Lt. Day inspected the rifle briefly then handed it to Capt. Fritz, who had a puzzled look on his face. Seymour Weitzman a deputy constable was standing beside me at the time. Weitzman was an expert on weapons, being in the sporting goods business for many years he was familiar with all domestic and foreign weapons. Capt. Fritz asked if anyone knew what kind of rifle it was. Weitzman asked to see it. After a
close
examination (much longer than Fritz or Day's examination) Weitzman declared that it was a 7.65 German Mauser, Fritz agreed with him....At that exact moment an unknown Dallas police officer came running up the stairs and advised Capt. Fritz that a Dallas policeman had been shot in the Oak Cliff area. I instictively [sic] looked at my watch and the time was 1:06 P.M. [emphasis in original]

In a 1974 videotaped interview, Craig described Weitzman as a "gun buff." Craig added that Weitzman "had a sporting goods store at one time. He was very good at -- with weapons.
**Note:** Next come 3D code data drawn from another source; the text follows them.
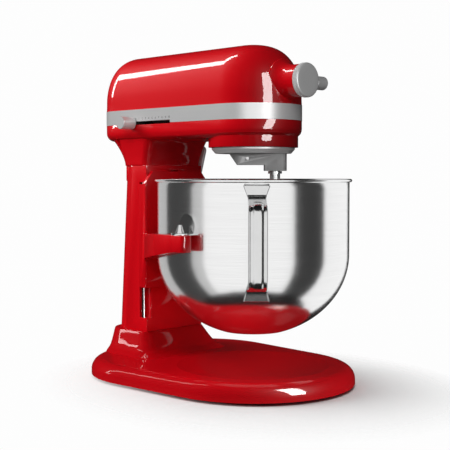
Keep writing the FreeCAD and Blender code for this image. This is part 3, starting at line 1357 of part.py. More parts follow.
def bowl_handle():
    """Strap handle with spread ends that are welded to the bowl."""
    path = handle_path()
    outline = strap(path, -HANDLE_T)
    grip = prism(outline, V(0, HANDLE_W, 0))
    grip.translate(V(0, -HANDLE_W / 2, 0))
    ends = []
    for z0, z1 in ((HANDLE_LOW - 6, HANDLE_LOW + 13), (HANDLE_HIGH - FLANGE_L, HANDLE_HIGH + 1)):
        wide = prism(outline, V(0, HANDLE_FLANGE_W, 0))
        wide.translate(V(0, -HANDLE_FLANGE_W / 2, 0))
        ends.append(wide.common(block(90, BOWL_R + 8, -40, 40, z0, z1)))
    body = fused([grip] + ends).cut(bowl_solid(0))
    body = body.cut(block(0, 90, -40, 40, 0, 300))
    return turned(body, HANDLE_TURN)


def side_brackets():
    """Bent plates on the bowl's sides; their flat flanges sit over the carrier's pins."""
    flange_z = PAD_TOP + FLANGE_LIFT
    flange_top = flange_z + FLANGE_T
    x_in = BOWL_R - TAB_BITE
    y0 = PIN_Y - TAB_HALF
    y1 = PIN_Y + TAB_HALF
    arch_z = TAB_TOP - TAB_HALF
    tab = block(x_in, BOWL_R + TAB_T, y0, y1, flange_z, arch_z)
    arch = cross_rod(TAB_HALF, x_in, BOWL_R + TAB_T, PIN_Y, arch_z)
    flange = block(x_in, PIN_X, y0, y1, flange_z, flange_top)
    nose = post(FLANGE_NOSE_R, PIN_X - 1, PIN_Y, flange_z, flange_top)
    hole = post(PIN_R + PIN_HOLE_GAP, PIN_X, PIN_Y, flange_z - 1, flange_top + 1)
    body = fused([tab, arch, flange, nose]).cut(hole).cut(bowl_solid(0))
    return both_sides(body)


def rear_bracket():
    """Plate and pin at the bowl's rear that the latch spring grips."""
    plate = block(-10, 10, BOWL_R - 3, BOWL_R + TAB_T, REAR_PIN_Z - 12, REAR_PIN_Z + 12)
    pin = rod(REAR_PIN_R, V(0, BOWL_R, REAR_PIN_Z), V(0, BLOCK_FRONT - REAR_PIN_GAP, REAR_PIN_Z))
    knob = rod(REAR_PIN_R + 1.5, V(0, BLOCK_FRONT - 4, REAR_PIN_Z), V(0, BLOCK_FRONT - REAR_PIN_GAP, REAR_PIN_Z))
    return fused([plate, pin, knob]).cut(bowl_solid(0))


def bowl_brackets():
    """Everything welded to the bowl that holds it on the carrier."""
    return Part.makeCompound(side_brackets() + [rear_bracket()])


# ---- bowl carrier and lift ----------------------------------------------------------------
def yoke_arm():
    """Curved arm round the bowl's side, ending in a flat pad; the +X one."""
    curve = Part.BSplineCurve()
    curve.interpolate([V(x, y, 0) for x, y in ARM_CURVE])
    root = V(ARM_CURVE[0][0], ARM_CURVE[0][1], 0)
    knee = V(ARM_CURVE[-1][0], ARM_CURVE[-1][1], 0)
    tip = V(ARM_OUT_R, ARM_END_Y, 0)
    tip_in = V(ARM_IN_R, ARM_END_Y, 0)
    knee_in = V(ARM_IN_R, 0, 0)
    start = math.radians(ARM_ROOT_TURN)
    root_in = V(ARM_IN_R * math.cos(start), ARM_IN_R * math.sin(start), 0)
    middle = V(ARM_IN_R * math.cos(start / 2), ARM_IN_R * math.sin(start / 2), 0)
    root_rear = V(root_in.x, ARM_CURVE[0][1], 0)
    edges = [curve.toShape()]
    edges += [Part.LineSegment(p, q).toShape() for p, q in ((knee, tip), (tip, tip_in), (tip_in, knee_in))]
    edges.append(arc_edge(knee_in, middle, root_in))
    edges += [Part.LineSegment(p, q).toShape() for p, q in ((root_in, root_rear), (root_rear, root))]
    plan = Part.Face(Part.Wire(edges)).extrude(V(0, 0, BLOCK_TOP))
    corners = [e for e in plan.Edges if e.BoundBox.ZLength > 5 and e.BoundBox.YMax < ARM_END_Y + 1]
    plan = plan.makeFillet(ARM_TIP_R, corners)
    y_root = ARM_CURVE[0][1]
    side = [V(0, ARM_END_Y - 1, PAD_BOTTOM), V(0, PIN_Y, PAD_BOTTOM), V(0, y_root + 1, ROOT_BOTTOM),
            V(0, y_root + 1, ROOT_TOP), V(0, PIN_Y + 30, PAD_TOP), V(0, ARM_END_Y - 1, PAD_TOP)]
    return plan.common(prism(side, V(200, 0, 0)))


def carrier_tongue():
    """Plate behind the block that reaches through the column's slot to the crank pin."""
    rear = LIFT_SHAFT_Y + CRANK_R
    plate = block(-TONGUE_HALF, TONGUE_HALF, BLOCK_FRONT + 2, rear, CRANK_PIN_Z - TONGUE_RISE,
                  CRANK_PIN_Z + TONGUE_RISE)
    gap = CRANK_PIN_R + TONGUE_SLOT_GAP
    slot = block(-TONGUE_HALF - 1, TONGUE_HALF + 1, CRANK_PIN_Y - gap - 1, rear + 1,
                 CRANK_PIN_Z - gap, CRANK_PIN_Z + gap)
    return plate.cut(slot)


def bowl_carrier():
    """Sliding block on the column's front with two arms that hold the bowl."""
    rear = COL_FRONT - SLIDE_GAP
    cheek_top = BLOCK_TOP - BLOCK_CHAMFER_Z
    parts = [block(-BLOCK_HALF, BLOCK_HALF, BLOCK_FRONT, rear, BLOCK_BOTTOM, BLOCK_TOP)]
    inside = COL_FACE_HALF + SLIDE_GAP
    for side in (-1, 1):
        x0, x1 = sorted((side * inside, side * BLOCK_HALF))
        parts.append(block(x0, x1, rear, CHEEK_REAR, BLOCK_BOTTOM, cheek_top))
        x0, x1 = sorted((side * inside, side * LUG_OUT))
        parts.append(block(x0, x1, CHEEK_REAR, LUG_REAR, BLOCK_BOTTOM, cheek_top))
    body = fused(parts)
    for side in (-1, 1):
        edge = side * (BLOCK_HALF + 1)
        corner = [V(edge, BLOCK_FRONT - 1, cheek_top), V(edge, BLOCK_FRONT - 1, BLOCK_TOP + 1),
                  V(side * (BLOCK_HALF - BLOCK_CHAMFER_X), BLOCK_FRONT - 1, BLOCK_TOP + 1)]
        body = body.cut(prism(corner, V(0, rear - BLOCK_FRONT + 1, 0)))
        bore = post(ROD_R + ROD_GAP, side * ROD_X, ROD_Y, BLOCK_BOTTOM - 1, BLOCK_TOP + 1)
        body = body.cut(bore)
    edges = [e for e in body.Edges if e.BoundBox.ZLength > 50 and e.BoundBox.YMax < BLOCK_FRONT + 0.01]
    body = body.makeFillet(BLOCK_EDGE_R, edges)
    body = fused([body, carrier_tongue()] + both_sides(yoke_arm()))
    for side in (-1, 1):
        body = body.cut(post(PIN_STEM_R, side * PIN_X, PIN_Y, PAD_TOP - PIN_STEM_BITE, PAD_TOP + 1))
    return body


def locating_pins():
    """Steel pins with conical tips in the arms' pads."""
    stem = post(PIN_STEM_R, PIN_X, PIN_Y, PAD_TOP - PIN_STEM_BITE, PAD_TOP)
    foot = post(PIN_R, PIN_X, PIN_Y, PAD_TOP, PAD_TOP + PIN_FOOT_H)
    tip = Part.makeCone(PIN_R, PIN_TIP_R, PIN_H - PIN_FOOT_H, V(PIN_X, PIN_Y, PAD_TOP + PIN_FOOT_H))
    return Part.makeCompound(both_sides(fused([stem, foot, tip])))


def bowl_latch_spring():
    """Forked leaf spring on the block that grips the bowl's rear pin."""
    y0 = BLOCK_FRONT - FORK_T
    foot = block(-FORK_HALF, FORK_HALF, y0, BLOCK_FRONT, REAR_PIN_Z - 34, REAR_PIN_Z - 8)
    prongs = []
    for side in (-1, 1):
        x0, x1 = sorted((side * (REAR_PIN_R + FORK_GAP), side * FORK_HALF))
        prongs.append(block(x0, x1, y0, BLOCK_FRONT, REAR_PIN_Z - 8, REAR_PIN_Z + 7))
    return fused([foot] + prongs)


def latch_screws():
    """Two screws of the latch spring."""
    screws = []
    for z in (REAR_PIN_Z - 29, REAR_PIN_Z - 16):
        screws.append(rod(3.0, V(0, BLOCK_FRONT - 3, z), V(0, BLOCK_FRONT - FORK_T, z)))
    return Part.makeCompound(screws)


def lift_shaft():
    """Cross shaft that the lift lever turns."""
    return cross_rod(LIFT_SHAFT_R, CRANK_X, LIFT_LEVER_X + LIFT_LEVER_T, LIFT_SHAFT_Y, LIFT_SHAFT_Z)


def lift_bushing():
    """Plain bearing of the lift shaft in the column's side."""
    inside = CRANK_X + CRANK_T + LIFT_BOSS_INSIDE
    return tube(LIFT_SHAFT_R + RUN_FIT, LIFT_SHAFT_R + LIFT_BUSH_WALL, V(inside, LIFT_SHAFT_Y, LIFT_SHAFT_Z),
                V(COL_HALF + LIFT_BOSS_PROUD, LIFT_SHAFT_Y, LIFT_SHAFT_Z))


def lift_crank():
    """Crank arm with a pin that works in the carrier's slot."""
    y = LIFT_SHAFT_Y
    z = LIFT_SHAFT_Z
    x1 = CRANK_X + CRANK_T
    hub = cross_rod(LIFT_SHAFT_R + CRANK_HUB_WALL, CRANK_X, x1, y, z)
    eye = cross_rod(CRANK_PIN_R + CRANK_EYE_WALL, CRANK_X, x1, y + CRANK_R, z)
    web = block(CRANK_X, x1, y, y + CRANK_R, z - CRANK_WEB_HALF, z + CRANK_WEB_HALF)
    pin = cross_rod(CRANK_PIN_R, -TONGUE_HALF + 1, CRANK_X, y + CRANK_R, z)
    body = turned(fused([hub, eye, web, pin]), 45, V(0, y, z), X_AXIS)
    return body.cut(lift_shaft())


def lift_lever():
    """Hand lever on the column's side."""
    y = LIFT_SHAFT_Y
    half = LIFT_LEVER_W / 2
    x0 = LIFT_LEVER_X
    x1 = LIFT_LEVER_X + LIFT_LEVER_T
    tip_z = LIFT_SHAFT_Z + LIFT_LEVER_L - half
    hub = cross_rod(half + LEVER_HUB_WALL, x0, x1, y, LIFT_SHAFT_Z)
    tip = cross_rod(half, x0, x1, y, tip_z)
    bar = block(x0, x1, y - half, y + half, LIFT_SHAFT_Z, tip_z)
    body = turned(fused([hub, bar, tip]), LIFT_LEVER_TILT, V(0, y, LIFT_SHAFT_Z), X_AXIS)
    return body.cut(lift_shaft())


# ---- every node ---------------------------------------------------------------------------
NODES = {
    "base_casting": base_casting,
    "rubber_feet": rubber_feet,
    "column_casting": column_casting,
    "column_screws": column_screws,
    "cord_gland": cord_gland,
    "guide_rods": guide_rods,
    "lower_head_housing": lower_head_housing,
    "upper_head_cover": upper_head_cover,
    "head_screws": head_screws,
    "trim_band": trim_band,
    "hub_bushing": hub_bushing,
    "hub_spindle": hub_spindle,
    "hub_bevel_pinion": hub_bevel_pinion,
    "hub_cap": hub_cap,
    "hub_knob": hub_knob,
    "speed_knob": speed_knob,
    "speed_lever": speed_lever,
    "speed_switch": speed_switch,
    "control_board": control_board,
    "ring_gear": ring_gear,
    "agitator_pinion": agitator_pinion,
    "centre_gear": centre_gear,
    "lay_pinion": lay_pinion,
    "lay_shaft": lay_shaft,
    "worm_wheel": worm_wheel,
    "worm": worm,
    "centre_shaft": centre_shaft,
    "crown_bevel_gear": crown_bevel_gear,
    "gear_frame": gear_frame,
    "frame_screws": frame_screws,
    "gear_bearings": gear_bearings,
    "planetary_casting": planetary_casting,
    "agitator_bushes": agitator_bushes,
    "set_screw": set_screw,
    "drip_ring": drip_ring,
    "agitator_shaft": agitator_shaft,
    "shaft_collar": shaft_collar,
    "cross_pin": cross_pin,
    "motor_stator": motor_stator,
    "field_coils": field_coils,
    "motor_brackets": motor_brackets,
    "motor_bolts": motor_bolts,
    "motor_bearings": motor_bearings,
    "motor_shaft": motor_shaft,
    "armature": armature,
    "commutator": commutator,
    "carbon_brushes": carbon_brushes,
    "brush_holders": brush_holders,
    "cooling_fan": cooling_fan,
    "bowl": bowl,
    "bowl_handle": bowl_handle,
    "bowl_brackets": bowl_brackets,
    "bowl_carrier": bowl_carrier,
    "locating_pins": locating_pins,
    "bowl_latch_spring": bowl_latch_spring,
    "latch_screws": latch_screws,
    "lift_shaft": lift_shaft,
    "lift_bushing": lift_bushing,
    "lift_crank": lift_crank,
    "lift_lever": lift_lever,
}

os.makedirs("parts", exist_ok=True)
for name, make in NODES.items():
    make().exportStep("parts/" + name + ".step")
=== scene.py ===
"""Looks of the bowl-lift stand mixer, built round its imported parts.  Metres, +Z up."""
import json
import math

import bmesh
import bpy
import numpy as np
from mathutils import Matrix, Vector


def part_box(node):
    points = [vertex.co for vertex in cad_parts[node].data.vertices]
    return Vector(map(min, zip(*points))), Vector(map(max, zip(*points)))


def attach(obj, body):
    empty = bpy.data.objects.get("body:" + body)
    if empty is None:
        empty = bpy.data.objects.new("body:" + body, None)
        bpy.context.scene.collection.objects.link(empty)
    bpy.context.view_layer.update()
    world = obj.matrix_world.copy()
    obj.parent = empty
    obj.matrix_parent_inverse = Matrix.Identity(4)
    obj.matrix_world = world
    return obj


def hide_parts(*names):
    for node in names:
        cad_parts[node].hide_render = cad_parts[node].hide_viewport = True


MM = 0.001
TURN = 2 * math.pi

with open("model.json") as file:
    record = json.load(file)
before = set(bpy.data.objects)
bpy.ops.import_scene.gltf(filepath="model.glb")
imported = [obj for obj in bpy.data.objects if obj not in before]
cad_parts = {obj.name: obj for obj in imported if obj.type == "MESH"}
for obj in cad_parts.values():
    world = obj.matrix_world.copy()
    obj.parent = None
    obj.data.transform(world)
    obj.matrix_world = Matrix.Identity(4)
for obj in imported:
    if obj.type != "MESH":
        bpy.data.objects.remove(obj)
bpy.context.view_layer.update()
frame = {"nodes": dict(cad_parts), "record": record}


# ---- camera -------------------------------------------------------------------------------
CAMERA_PLACE = (-0.8915, -0.8330, 0.2602)
CAMERA_HEADING = (0.7108, 0.7034)
CAMERA_DIP = 2.898
CAMERA_LENS = 78.54


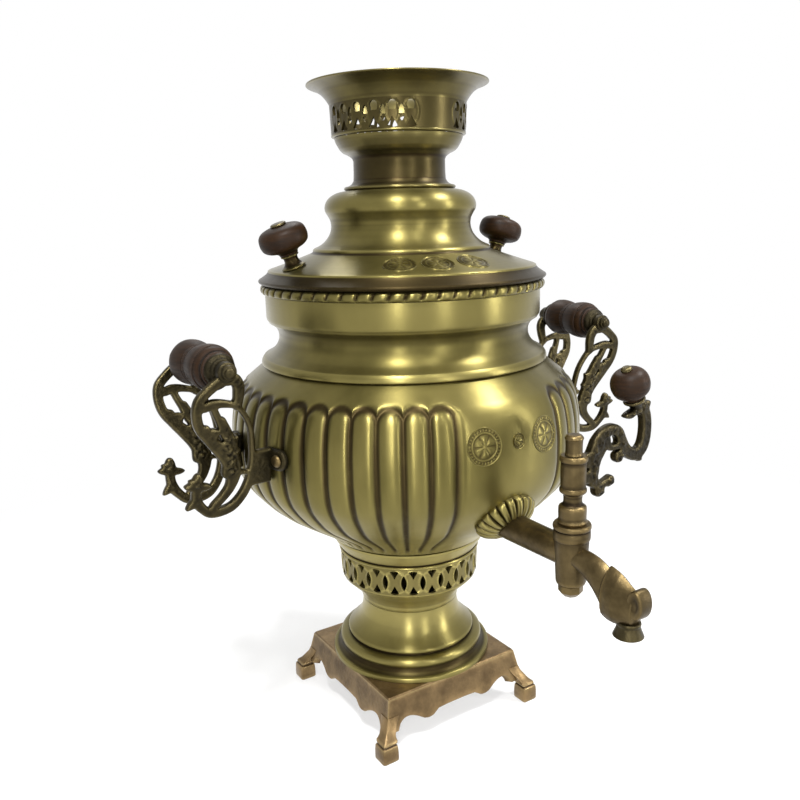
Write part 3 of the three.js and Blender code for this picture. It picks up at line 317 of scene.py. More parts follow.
def castFinish(name, look, slot):
    # sand-cast metal, rubbed bright on its high places
    finish = Finish(name, slot)
    spot = finish.place()
    lumps = finish.noise(spot, 420.0, 4.0, 0.55)
    patches = finish.noise(spot, 60.0, 4.0, 0.6)
    hollowAndShade = finish.attribute("hollowAndShade")
    tone = finish.ramp(patches, 0.3, 0.7)
    base = finish.blend(tone, hexColour(look["bright"]), hexColour(look["deep"]))
    rubbed = finish.blend((hollowAndShade * (lumps * -1.1)).limited(), base, hexColour(look["worn"]))
    dark = (hollowAndShade * (0.6 + lumps * 0.8)).limited()
    colour = finish.blend(dark, rubbed, hexColour(look["patinaAndShade"]))
    rough = look["rough"] + (patches - 0.5) * 0.2 + dark * 0.15
    bump = finish.bump(look["lumps"], 0.0005, lumps + patches * 0.6)
    finish.surface({"Base Color": colour, "Metallic": look["metal"], "Roughness": rough, "Normal": bump})
    return finish


def woodFinish(name, look):
    finish = Finish(name, "turned_wood")
    spot = finish.place()
    grain = finish.noise(finish.stretched(spot, (90.0, 90.0, 620.0)), 1.0, 5.0, 0.6)
    cloud = finish.noise(spot, 60.0, 3.0, 0.5)
    hollowAndShade = finish.attribute("hollowAndShade")
    mixed = (finish.ramp(grain, 0.3, 0.75) * 0.7 + cloud * 0.3 + hollowAndShade * 0.6).limited()
    colour = finish.blend(mixed, hexColour(look["bright"]), hexColour(look["deep"]))
    rough = look["rough"] + (grain - 0.5) * 0.2
    finish.surface({
        "Base Color": colour, "Roughness": rough, "Specular IOR Level": look["gloss"],
        "Normal": finish.bump(0.25, 0.0003, grain),
    })
    return finish


def ironFinish(name, look):
    finish = Finish(name, "iron")
    spot = finish.place()
    scale = finish.noise(spot, 300.0, 5.0, 0.6)
    tone = finish.ramp(scale, 0.3, 0.7)
    colour = finish.blend(tone, hexColour(look["bright"]), hexColour(look["deep"]))
    rough = look["rough"] + (scale - 0.5) * 0.2
    bump = finish.bump(0.5, 0.0005, scale)
    finish.surface({"Base Color": colour, "Metallic": 0.6, "Roughness": rough, "Normal": bump})
    return finish


brass = spunFinish("spun_brass", spunLook)
neckBrass = spunFinish("neck_brass", neckLook)
bronze = castFinish("cast_bronze", castLook, "cast_bronze")
tapBronze = castFinish("tap_bronze", tapLook, "cast_bronze")
darkBronze = castFinish("dark_bronze", darkLook, "dark_bronze")
leverBronze = castFinish("lever_bronze", leverLook, "dark_bronze")
wood = woodFinish("turned_wood", woodLook)
iron = ironFinish("grate_iron", ironLook)
print("finishes made")


# ---- drawing tools

class Shape:
    # points, faces and how dark each point is made: patina by how hollow it lies, and painted shade in a few
    # bands; 1 is deep, -1 stands out
    def __init__(self, points, faces, hollowAndShade=None):
        self.points = [tuple(p) for p in points]
        self.faces = [tuple(f) for f in faces]
        self.hollowAndShade = list(hollowAndShade) if hollowAndShade is not None else [0.0] * len(self.points)

    def __add__(self, other):
        shift = len(self.points)
        faces = self.faces + [tuple(i + shift for i in f) for f in other.faces]
        return Shape(self.points + other.points, faces, self.hollowAndShade + other.hollowAndShade)

    def moved(self, matrix):
        return Shape([matrix @ Vector(p) for p in self.points], self.faces, self.hollowAndShade)

    def shaded(self, least, low, high, reach=0.0):
        # at least this dark between two levels and beyond a radius
        hollowAndShade = [
            max(dark, least) if low < z < high and math.hypot(x, y) > reach else dark
            for (x, y, z), dark in zip(self.points, self.hollowAndShade)
        ]
        return Shape(self.points, self.faces, hollowAndShade)

    def toned(self, rule):
        return Shape(self.points, self.faces, [rule(dark) for dark in self.hollowAndShade])


def shift(x, y, z):
    return Matrix.Translation((x, y, z))


def turn(angle, letter):
    return Matrix.Rotation(math.radians(angle), 4, letter)


def addPiece(name, shape, finish, body, nodes=(), sharp=38, weld=0.002):
    mesh = bpy.data.meshes.new(name)
    work = bmesh.new()
    layer = work.verts.layers.float.new("hollowAndShade")
    corners = []
    for point, dark in zip(shape.points, shape.hollowAndShade):
        corner = work.verts.new(point)
        corner[layer] = dark
        corners.append(corner)
    for face in shape.faces:
        if len(set(face)) > 2:
            try:
                work.faces.new([corners[i] for i in face])
            except ValueError:
                pass
    bmesh.ops.remove_doubles(work, verts=work.verts, dist=weld)
    bmesh.ops.dissolve_degenerate(work, dist=weld / 2, edges=work.edges)
    bmesh.ops.recalc_face_normals(work, faces=work.faces)
    work.to_mesh(mesh)
    work.free()
    mesh.transform(urnAxis)
    mesh.shade_smooth()
    mesh.set_sharp_from_angle(angle=math.radians(sharp))
    mesh.materials.append(finish.material)
    made = bpy.data.objects.new(name, mesh)
    bpy.context.scene.collection.objects.link(made)
    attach(made, body)
    if nodes:
        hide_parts(*nodes)
    return made


def keepNode(name, finish):
    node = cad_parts[name]
    node.data.materials.clear()
    node.data.materials.append(finish.material)


def curveThrough(points, steps=6):
    points = [np.array(p, float) for p in points]
    ends = [2 * points[0] - points[1], *points, 2 * points[-1] - points[-2]]
    line = []
    for a, b, c, d in zip(ends, ends[1:], ends[2:], ends[3:]):
        knots = [0.0]
        for p, q in ((a, b), (b, c), (c, d)):
            knots.append(knots[-1] + max(np.linalg.norm(q - p), 1e-6) ** 0.5)
        t0, t1, t2, t3 = knots
        for k in range(steps):
            t = t1 + (t2 - t1) * k / steps
            ab = (a * (t1 - t) + b * (t - t0)) / (t1 - t0)
            bc = (b * (t2 - t) + c * (t - t1)) / (t2 - t1)
            cd = (c * (t3 - t) + d * (t - t2)) / (t3 - t2)
            abc = (ab * (t2 - t) + bc * (t - t0)) / (t2 - t0)
            bcd = (bc * (t3 - t) + cd * (t - t1)) / (t3 - t1)
            line.append((abc * (t2 - t) + bcd * (t - t1)) / (t2 - t1))
    line.append(points[-1])
    return [tuple(p) for p in line]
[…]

And he said, 'It looks like a Mauser.' And he walked over to Fritz. And Captain Fritz was holding the rifle up in the air. And I was standing next to Weitzman -- who was standing next to Fritz. And we weren't more than six to eight inches from the rifle. And stamped right on the barrel -- of the rifle -- was 7.65 Mauser. And that's when Weitzman said, 'It is a Mauser,' and pointed to the 7.65 Mauser stamp on the barrel." That interview was conducted in April 1974 by Lincoln Karle and can be seen in a videotape called Two Men in Dallas: John Kennedy and Roger Craig (Alpa Productions, 1977). In that interview, Craig speaks very slowly and deliberately when he says the words "seven-point-six-five Mauser." In the space of a few sentences the word Mauser is used four times and the caliber is given twice.

On February 8, 1975, thirteen weeks before Craig's untimely death, Massachusetts high school teacher Edgar F. Tatro wrote his first of several letters to Craig. In an article Tatro later wrote detailing that correspondence, he said, "Roger Craig's second letter to me contained a shocker, something I had never seen attributed to him in print before. He had written that the rifle was `a 7.65 Mauser so stamped on the barrel'. If this was accurate, it was new information, to my knowledge, and crucial to a new investigation."89

In a letter to coauthor Richard Bartholomew, Mr. Tatro updated his Craig research. He said, "...After I wrote `Roger Craig and 1984', his best friend and I corresponded for years. She was amazing! From her I learned what was true and false, who forced Roger to embellish his original story, who were disinformation agents among us....I'm afraid his Mauser identification is a lie....It's a complex and tragic story and someday I'll tell it, but several dangerous individuals are still alive and I'd rather not tangle with them."90 While Tatro does not say it specifically, there is reason to believe Craig was forced to lie about the Mauser.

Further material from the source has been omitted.